Evaluate the Relationship and Know When to Exit
Not all client relationships are salvageable, and professionals must objectively evaluate when an engagement becomes detrimental to their business health. The true cost of a difficult client extends beyond the budgeted hours and includes the time spent managing stress and the opportunity cost of neglecting more profitable work. This calculation of the “pain tax” determines if the relationship is truly profitable.
An assessment should be made on whether the client fundamentally respects the professional boundaries that have been established. If multiple attempts to enforce the SOW, communication protocols, and payment terms have failed, the relationship is unsustainable. Continuing to work for a client who repeatedly ignores professional structure signals tacit permission for them to continue the behavior.

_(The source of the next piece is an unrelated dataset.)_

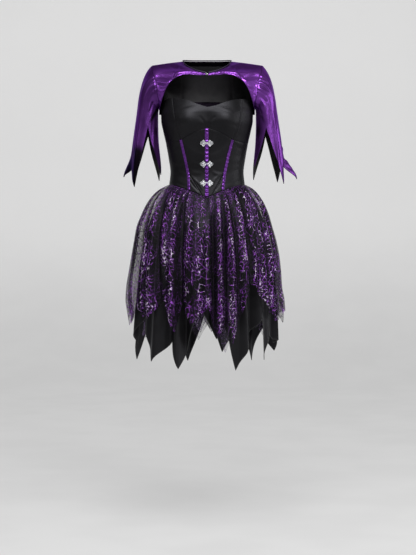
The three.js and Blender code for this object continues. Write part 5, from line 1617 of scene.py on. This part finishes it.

When the decision is made to terminate the contract, the process must be handled respectfully and legally. The professional should review the existing contract for clauses related to termination, typically requiring a written notice period. The notification should be professional, citing a misalignment of working styles or resource capacity rather than placing blame.
During the notice period, the professional must meticulously document all communication and prepare for the orderly transfer of all project assets, files, and intellectual property. This organized exit ensures the professional maintains their reputation and mitigates the risk of a legal dispute.
Managing difficult clients is an unavoidable aspect of professional service, but it does not have to be a source of constant distress. By adopting a detached mindset, utilizing structured communication, and upholding clear boundaries, professionals can regain control of the engagement. Every challenging interaction serves as an opportunity to refine processes and reinforce self-protection in business.